◆ What you will do ◆
How many lines of the data hold the word "that"? State the number and nothing else.

◆ Information supplied ◆
-----
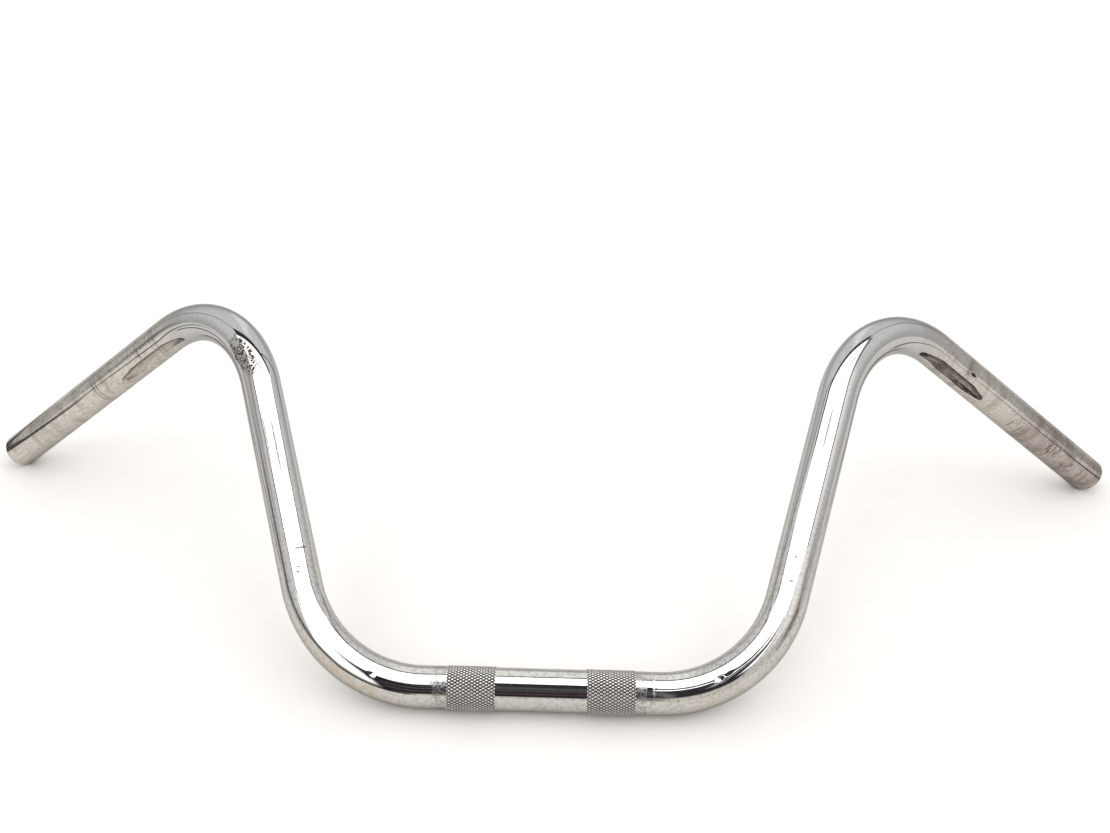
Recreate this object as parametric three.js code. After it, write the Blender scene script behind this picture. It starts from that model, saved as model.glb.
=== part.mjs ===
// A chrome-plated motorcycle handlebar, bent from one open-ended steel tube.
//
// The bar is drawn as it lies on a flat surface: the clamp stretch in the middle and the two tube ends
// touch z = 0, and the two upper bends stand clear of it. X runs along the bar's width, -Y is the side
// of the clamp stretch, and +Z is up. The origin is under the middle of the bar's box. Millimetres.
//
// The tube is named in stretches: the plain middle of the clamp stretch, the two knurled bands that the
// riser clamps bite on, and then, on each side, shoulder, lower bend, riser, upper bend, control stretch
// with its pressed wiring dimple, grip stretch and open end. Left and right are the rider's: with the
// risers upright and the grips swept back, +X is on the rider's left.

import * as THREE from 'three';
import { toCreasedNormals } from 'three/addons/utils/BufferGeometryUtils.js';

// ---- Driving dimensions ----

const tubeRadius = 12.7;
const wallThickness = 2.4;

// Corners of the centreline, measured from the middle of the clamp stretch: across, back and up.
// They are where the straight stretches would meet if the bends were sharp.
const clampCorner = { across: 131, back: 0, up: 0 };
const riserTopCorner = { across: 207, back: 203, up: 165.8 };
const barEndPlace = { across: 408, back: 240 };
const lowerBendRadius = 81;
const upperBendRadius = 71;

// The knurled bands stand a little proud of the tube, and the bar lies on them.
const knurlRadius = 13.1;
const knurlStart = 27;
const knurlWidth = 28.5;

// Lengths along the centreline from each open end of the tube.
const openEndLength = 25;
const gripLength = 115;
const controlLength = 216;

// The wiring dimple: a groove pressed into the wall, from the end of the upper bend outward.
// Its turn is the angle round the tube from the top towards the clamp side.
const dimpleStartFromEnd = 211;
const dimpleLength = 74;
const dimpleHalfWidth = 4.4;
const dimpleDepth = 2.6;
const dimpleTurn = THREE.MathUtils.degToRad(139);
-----
◆ Expected answer ◆
2